Minister Micheál Martin who, as Minister for Health and Children in 2001, set up a project team to oversee the development, confirmed that the Department of Health and Children would contribute about €14 million to the project.

A further €10 million has come in the form of a donation from Atlantic Philanthropies, the charity set up by Irish-American billionaire Charles Feeney, which has sought to assist in projects for older people in Ireland.

The balance of the cost is being raised through the sale of the Cork charity’s five-acre site on Wellington Road, incorporating St Patrick’s Hospital and Marymount Hospice together with ongoing fundraising.

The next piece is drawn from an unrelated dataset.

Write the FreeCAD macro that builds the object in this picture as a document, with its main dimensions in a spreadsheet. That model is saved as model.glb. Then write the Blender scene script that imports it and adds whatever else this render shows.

“Fundraising, which has been ongoing since the idea of the new hospice was first mooted, has been remarkably successful, thanks to the astonishing generosity of the people of Cork,” said Mr O’Dwyer.

“The hospital is enormously indebted to them and to its volunteer fundraisers, the Friends of St Patrick’s Hospital and Marymount Hospice.

“The remaining target for local fundraising is €9 million – ie €3 million a year for the next three years,” he added.